In that period the All Blacks played the Boks 24 times and won 17 and drew once, with six of the wins coming in South Africa and two at neutral venues in the 2015 and 2019 RWC.
The AllBlacks home page details some of the staggering numbers of that decade
12: The record for the most consecutive away wins began with a 42-8 victory over Australia on August 20, 2016, in Sydney and ended with an 18-23 loss to Australia in Brisbane on October 20, 2017.
14: In 2013, the All Blacks became the first team in the professional era to win every Test match in a 14-Test calendar year.
18: The All Blacks set a world record by winning 18 consecutive Tier I Test matches from August 15, 2015, to November 5, 2016. This remarkable streak began with a 41-13 victory over Australia at Eden Park and concluded with a 29-40 loss to Ireland in Chicago. England matched this tally between 2015 and 2017.

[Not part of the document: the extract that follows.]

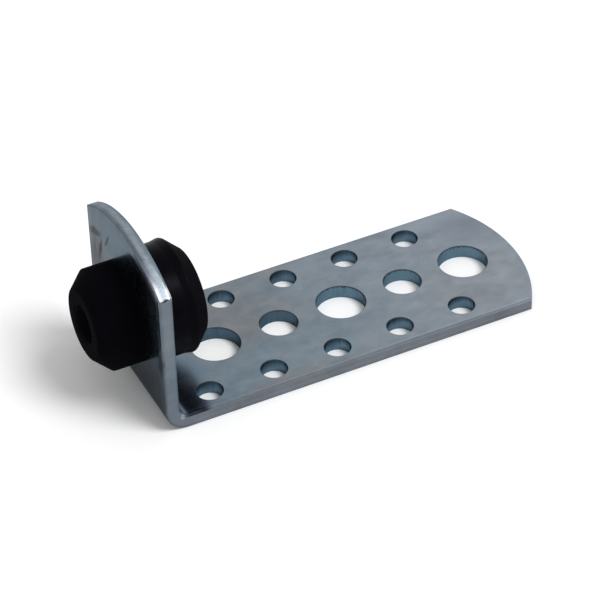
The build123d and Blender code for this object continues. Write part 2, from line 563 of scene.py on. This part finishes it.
def area(tree, measures, steps):
    """A mask of one of the strip's areas."""
    return product(tree, *(soft_step(tree, measures[name], *limits) for name, *limits in steps))


def coated(tree, colour, measures, coats):
    """The colour with a list of coats laid over it, one after another."""
    for coat, steps, strength in coats:
        colour = laid_over(tree, colour, coat, area(tree, measures, steps), strength=strength)
    return colour


def plated(tree, point, measures, clouds):
    """The plating's own colour, and on the outside painted shade low down, painted light by the end arc's
    near corner and a worn part.
    """
    patches = [product(tree, mark(tree, point, *patch), PATCH_GREYING) for patch in GREY_PATCHES]
    greyer = total(tree, product(tree, clouds["Mask"], CLOUD_GREYING), *patches)
    colour = mixed(tree, maths(tree, "MINIMUM", greyer, 1.0), ZINC_BLUE, ZINC_GREY)
    towards_end = area(tree, measures, TOWARDS_END)
    colour = laid_over(tree, colour, ZINC_PALE, towards_end, strength=END_PALING)
    return coated(tree, colour, measures, OUTSIDE_COATS)


def sheared_edges(tree, colour, point, measures):
    """The strip's cut edges: greyer, with a paler line on the long leg and duller borders on the short one,
    and speckled and brighter along the end arc, with painted shade on its outer border and a painted
    highlight at its near corner."""
    colour = coated(tree, colour, measures, EDGE_COATS)
    speckle = tone_of(tree, noise(tree, point, scale=2.6), depth=0.8)
    return laid_over(tree, colour, toned(tree, colour, speckle), area(tree, measures, CROWN))


def hole_walls(tree, point, measures):
    """The punched walls of the long leg's holes. They darken towards the top, furthest down in the small
    holes, the more so near the bend, in the far row and on the wall that faces the long leg's end, and the
    centre holes near the bend are darker all over."""
    punch_marks = noise(tree, stretched_place(tree, point, 1, 1, 0.15), scale=2.0, detail=3.0)
    uneven_top = total(tree, THICKNESS - 0.5, punch_marks)
    below_top = maths(tree, "SUBTRACT", uneven_top, measures["from_outer"])
    towards_end = separated(tree, own_normal(tree))["X"]
    facing_bend = area(tree, measures, WALL_FACING_BEND)
    round_wall = soft_step(tree, towards_end, *WALL_TURN, facing_bend, WALL_FACING_END)
    reach = product(tree, area(tree, measures, SMALL_HOLE_SHADE), round_wall)
    deep = soft_step(tree, below_top, total(tree, reach, SHADE_BLUR), SHADE_FROM)
    all_over = product(tree, area(tree, measures, CENTRE_HOLES_BY_BEND), CENTRE_HOLES_SHADE)
    wall = mixed(tree, maths(tree, "MAXIMUM", deep, all_over), ZINC_PUNCHED, ZINC_PUNCHED_DEEP)
    return toned(tree, wall, tone_of(tree, punch_marks, depth=0.3))


def edge_dulling(tree, point, measures):
    """How much the rounded borders dull: the outer ones evenly, and the inner ones by degrees as they turn
    to the sheared side, less on the short leg and not at all along the end arcs."""
    turned = total(tree, area(tree, measures, FIRST_TURN), area(tree, measures, FURTHER_TURN))
    uneven = tone_of(tree, noise(tree, point, scale=0.6, detail=3.0), depth=0.7)
    inner_dulling = product(tree, area(tree, measures, INNER_BORDERS), turned, uneven)
    return soft_step(tree, measures["facing"], *INNER_TO_OUTER, inner_dulling, OUTER_DULLING)


def rubbed(tree, colour, point):
    """The short leg's outer face, rubbed on its far side."""
    marks_at = ragged(tree, point, size=1.6, reach=1.0)
    patch = mark(tree, marks_at, *WORN_PATCH)
    grain = noise(tree, stretched_place(tree, point, 1, 3.2, 0.22), scale=1.0, detail=3.0)
    dark_grain = soft_step(tree, grain, 0.42, 0.68)
    pale_grain = soft_step(tree, grain, 0.46, 0.30)
    colour = laid_over(tree, colour, RUB_GREY, patch, strength=0.9)
    colour = laid_over(tree, colour, RUB_DARK, patch, dark_grain, strength=0.6)
    colour = laid_over(tree, colour, ZINC_PALE, patch, pale_grain, strength=0.35)
    for streak in RUB_STREAKS:
        colour = laid_over(tree, colour, RUB_DARK, mark(tree, marks_at, *streak), strength=0.9)
    return colour, patch


def painted_light_marks(tree, colour, point):
    """Painted light: a dark reflection low on the outer face, and at the end arc's near corner a painted
    highlight on its inner border and on a lip, and the painted shadow of a burr.
    """
    low_reflection = mark(tree, ragged(tree, point, size=1.6, reach=1.8), *LOW_REFLECTION)
    burr_shadow = mark(tree, ragged(tree, point, size=0.9, reach=0.7), *BURR_SHADOW)
    # painted reflection, dark, low on the outer face
    colour = laid_over(tree, colour, REFLECTION_DARK, low_reflection, strength=0.75)
    # painted highlight on the end arc's inner border
    colour = laid_over(tree, colour, HIGHLIGHT_WHITE, mark(tree, point, *BORDER_HIGHLIGHT), strength=0.9)
    # painted highlight on the lip
    colour = laid_over(tree, colour, HIGHLIGHT_STEEL, mark(tree, point, *LIP_HIGHLIGHT), strength=0.9)
    # painted shadow of the burr
    return laid_over(tree, colour, BURR_SHADOW_BLACK, burr_shadow, strength=0.95)


def plate_relief(tree, point, measures, grain):
    """The plate's slow swells, its fine grain, and the outer face bent away a little along its edges, where
    shearing dragged it."""
    waves = noise(tree, stretched_place(tree, point, 0.5, 1, 0.5), scale=0.09)
    swells = relief(tree, waves, SWELL_DEPTH)
    from_side = maths(tree, "SUBTRACT", HALF_WIDTH, measures["off_centre"])
    from_edge = maths(tree, "MINIMUM", measures["from_arc"], from_side)
    inside = soft_step(tree, from_edge, 0.0, ROLLED_EDGE)
    on_outer_face = area(tree, measures, OUTER_FACE_AND_ROUND)
    rolled = relief(tree, inside, ROLLED_DEPTH, on_outer_face, swells)
    pits = place(tree, grain, Vector=point, Size=0.45)["Height"]
    return relief(tree, pits, PLATING_GRAIN_DEPTH, over=rolled)


def zinc_plate(clouding, grain, edge_wear, scratches, dust):
    """The plating's colour with edges, holes, films, painted reflections, painted highlights, painted
    shade, wear and marks laid over it in turn, and its gloss.
    """
    material, tree, shader = new_material("zinc_plate")
    point = place_in_millimetres(tree)
    measures = strip_measures(tree, point)
    sheared = area(tree, measures, SHEARED)
    rounded = total(tree, area(tree, measures, OUTER_ROUND), area(tree, measures, INNER_ROUND))
    around_holes = area(tree, measures, AROUND_HOLES)
    by_flange = mark(tree, point, *FLANGE_REFLECTION)
    glint = total(tree, *(mark(tree, point, *place_of_glint) for place_of_glint in GLINTS))
    dull_rounds = product(tree, rounded, opposite(tree, glint))

    clouds_at = stretched_place(tree, point, 0.7, 1, 0.8)
    clouds = place(tree, clouding, Vector=clouds_at, Size=9.0, Sharpness=0.5, Depth=0.34)
    colour = plated(tree, point, measures, clouds)
    colour = sheared_edges(tree, colour, point, measures)
    colour = laid_over(tree, colour, hole_walls(tree, point, measures), sheared, around_holes)
    colour = toned(tree, colour, clouds["Tone"])
    # painted reflection of the rubber, in plum
    colour = laid_over(tree, colour, ZINC_PLUM, by_flange, strength=0.4)
    inner_face = area(tree, measures, INNER_FACE)
    # films, and painted reflection by the bend
    for overlay_colour, overlay_place in INNER_FILMS_AND_REFLECTIONS:
        overlay_mask = mark(tree, point, *overlay_place)
        colour = laid_over(tree, colour, overlay_colour, overlay_mask, inner_face, strength=0.58)

    fine_scratches = place(tree, scratches, Vector=point, Stretch=(0.12, 2.0, 2.0), Cover=0.35)
    colour = laid_over(tree, colour, ZINC_PALE, fine_scratches["Mask"], strength=0.25)
    wear = place(tree, edge_wear, Vector=point, Radius=0.0004, Breakup=5.0)
    colour = laid_over(tree, colour, ZINC_DULL_EDGE_AND_SHADE, wear["Mask"], strength=0.3)
    colour = laid_over(tree, colour, ZINC_ROUND, dull_rounds, edge_dulling(tree, point, measures))
    any_edge = maths(tree, "MAXIMUM", rounded, sheared)
    # painted highlights: the glints
    colour = laid_over(tree, colour, ZINC_GLINT_PAINT, any_edge, glint, strength=0.6)
    # painted shade in the crease by the bend
    colour = laid_over(tree, colour, ZINC_CREASE_SHADE, area(tree, measures, CREASE_SHADE), strength=0.96)
    colour = laid_over(tree, colour, ZINC_RIM, rounded, around_holes, strength=0.85)
    colour, patch = rubbed(tree, colour, point)
    # painted reflection, painted highlights and a painted shadow
    colour = painted_light_marks(tree, colour, point)
    settled = place(tree, dust, Vector=point, Size=2.6, Cover=0.3)
    colour = laid_over(tree, colour, DUST, settled["Mask"], strength=0.2)

    rougher_places = [
        (sheared, 0.10),
        (area(tree, measures, CROWN), 0.07),
        (dull_rounds, 0.36),
        (product(tree, dull_rounds, area(tree, measures, DRAWN_OVER)), 0.16),
        (by_flange, -0.035),
        (patch, 0.12),
        (area(tree, measures, STRETCHED), 0.035),
        (area(tree, measures, BEND_INSIDE), 0.12),
        (mark(tree, point, *BEND_HAZE), 0.05),
    ]
    roughness = product(tree, clouds["Tone"], PLATING_ROUGHNESS)
    for mask, rougher in rougher_places:
        roughness = total(tree, roughness, product(tree, mask, rougher))

    feed(tree, shader.inputs["Base Color"], colour)
    feed(tree, shader.inputs["Roughness"], roughness)
    feed(tree, shader.inputs["Normal"], plate_relief(tree, point, measures, grain))
    shader.inputs["Metallic"].default_value = 1.0
    shader.inputs["Specular Tint"].default_value = ZINC_GRAZING
    return material


def black_rubber(clouding, grain, edge_wear, scratches, dust):
    """Matt on the outer side of the leg and on the inner nose, and a little lighter inside the bore, which
    is painted light.
    """
    material, tree, shader = new_material("black_rubber")
    point = place_in_millimetres(tree)
    spot = separated(tree, point)
    bloom = place(tree, clouding, Vector=point, Size=6.0, Sharpness=0.2, Depth=0.5)
    colour = mixed(tree, bloom["Mask"], RUBBER_BLACK, RUBBER_BLOOM)
    scuffs = place(tree, scratches, Vector=point, Stretch=(1.2, 0.25, 0.6), Cover=0.4)
    colour = laid_over(tree, colour, RUBBER_SCUFF_AND_BORE_LIGHT, scuffs["Mask"], strength=0.3)
    wear = place(tree, edge_wear, Vector=point, Radius=0.0005, Breakup=3.0)
    colour = laid_over(tree, colour, RUBBER_SCUFF_AND_BORE_LIGHT, wear["Mask"], strength=0.15)
    specks = place(tree, dust, Vector=point, Size=1.1, Cover=0.2)
    colour = laid_over(tree, colour, DUST, specks["Mask"], strength=0.03)
    off_axis = add(tree, "CombineXYZ", Y=spot["Y"], Z=spot["Z"]).outputs[0]
    in_bore = soft_step(tree, vector_maths(tree, "LENGTH", off_axis), *BORE_MOUTH)
    # painted light inside the bore
    colour = laid_over(tree, colour, RUBBER_SCUFF_AND_BORE_LIGHT, in_bore, strength=0.4)

    outer_side = soft_step(tree, spot["X"], *OUTER_SIDE)
    inner_nose = soft_step(tree, spot["X"], *INNER_NOSE, 0.0, INNER_NOSE_MATTING)
    matt = product(tree, maths(tree, "MAXIMUM", outer_side, inner_nose), RUBBER_MATTING)
    roughness = total(tree, product(tree, bloom["Tone"], RUBBER_ROUGHNESS), matt)
    pits = place(tree, grain, Vector=point, Size=0.35)["Height"]

    feed(tree, shader.inputs["Base Color"], colour)
    feed(tree, shader.inputs["Roughness"], roughness)
    feed(tree, shader.inputs["Normal"], relief(tree, pits, RUBBER_GRAIN_DEPTH))
    shader.inputs["Specular IOR Level"].default_value = RUBBER_SPECULAR
    shader.inputs["Specular Tint"].default_value = RUBBER_SHEEN
    return material


def dress(name, material):
    """Gives a CAD node its material and clean shading: flat faces stay flat, and only rounds are smooth."""
    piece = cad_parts[name]
    mesh = piece.data
    mesh.materials.clear()
    mesh.materials.append(material)
    if "custom_normal" in mesh.attributes:
        mesh.attributes.remove(mesh.attributes["custom_normal"])
    mesh.shade_smooth()
    mesh.set_sharp_from_angle(angle=SMOOTH_ANGLE)
    weighted_normals = piece.modifiers.new("flat faces", "WEIGHTED_NORMAL")
    weighted_normals.keep_sharp = True
    weighted_normals.weight = LARGEST_FACES_FIRST


def floor():
    """A matt white plane under the hanger, which isn't part of it."""
    bpy.ops.mesh.primitive_plane_add(size=FLOOR_SIZE, location=(0, 0, CAD_LOW.z))
    plane = bpy.context.object
    plane.name = "studio_floor"
    material, _, shader = new_material("studio_floor")
    shader.inputs["Base Color"].default_value = FLOOR_WHITE
    shader.inputs["Roughness"].default_value = 1.0
    shader.inputs["Specular IOR Level"].default_value = 0.0
    plane.data.materials.append(material)


def surround():
    """Even white where the camera or a reflection looks, and softer where it only lights."""
    world = bpy.data.worlds.new("studio")
    bpy.context.scene.world = world
    world.use_nodes = True
    tree = world.node_tree
    rays = add(tree, "LightPath").outputs
    seen = maths(tree, "MAXIMUM", rays["Is Camera Ray"], rays["Is Glossy Ray"])
    seen = maths(tree, "MAXIMUM", seen, rays["Is Transmission Ray"])
    strength = soft_step(tree, seen, 0.0, 1.0, FILL_STRENGTH, SURROUND_STRENGTH)
    background = tree.nodes["Background"]
    background.inputs["Color"].default_value = WHITE
    feed(tree, background.inputs["Strength"], strength)


def key_lamp():
    """One far lamp, wide enough to give soft shadows."""
    lamp = bpy.data.lights.new("key", "SUN")
    lamp.angle = KEY_WIDTH
    lamp.energy = KEY_STRENGTH
    key = bpy.data.objects.new("key", lamp)
    bpy.context.scene.collection.objects.link(key)
    key.rotation_mode = "QUATERNION"
    key.rotation_quaternion = KEY_DIRECTION.to_track_quat("Z", "Y")


def camera():
    """Looks at the hanger from the photograph's side and height, with its slight roll."""
    data = bpy.data.cameras.new("camera")
    data.lens = CAMERA_LENS
    data.sensor_width = CAMERA_SENSOR
    turn = (
        Matrix.Rotation(math.radians(CAMERA_AZIMUTH), 4, "Z")
        @ Matrix.Rotation(math.radians(90 - CAMERA_ELEVATION), 4, "X")
        @ Matrix.Rotation(math.radians(CAMERA_ROLL), 4, "Z")
    )
    made = bpy.data.objects.new("camera", data)
    bpy.context.scene.collection.objects.link(made)
    back = turn.to_3x3() @ Vector((0, 0, 1))
    made.matrix_world = Matrix.Translation(CAMERA_TARGET + back * CAMERA_DISTANCE) @ turn
    bpy.context.scene.camera = made


effects = [clouding_group(), grain_group(), edge_wear_group(), scratches_group(), dust_group()]
dress("bracket", zinc_plate(*effects))
dress("isolator", black_rubber(*effects))
floor()
surround()
key_lamp()
camera()
bpy.context.scene.view_settings.view_transform = "Standard"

93: The most wins by a single head coach was achieved by Sir Steve Hansen in 107 Tests between 2011 and 2019. Sir Graham Henry won 88 of 103 Tests between 2004 and 2011. Hansen was an assistant coach for that entire span.
Henry and Hansen combined as head coaches to win 181 Tests in 210 between 2004 and 2019 = 86%
743: World Rugby introduced official weekly world rankings just before the 2003 Rugby World Cup. The All Blacks have held the top position for an unrivalled 743 weeks with eight tenures at one. South Africa is the next-best team with 278 weeks at the top. From November 16, 2009, to August 19, 2019, the All Blacks maintained their number one ranking for 509 consecutive weeks. During this period, they played 128 Tests, achieving 112 wins, 12 losses, and 4 draws. Additionally, from June 14, 2004, to October 22, 2007, the All Blacks played 47 games while ranked as the world number one, winning 41 of those matches.
It could explain why 17 wins in 23 from All Blacks coach Robertson jars with the New Zealand rugby public because the reality is the Springboks and All Blacks both finished the 2025 Rugby Championship with fours wins from six and on 19 league points.
And we are in state of ecstasy and the Kiwis are in mourning.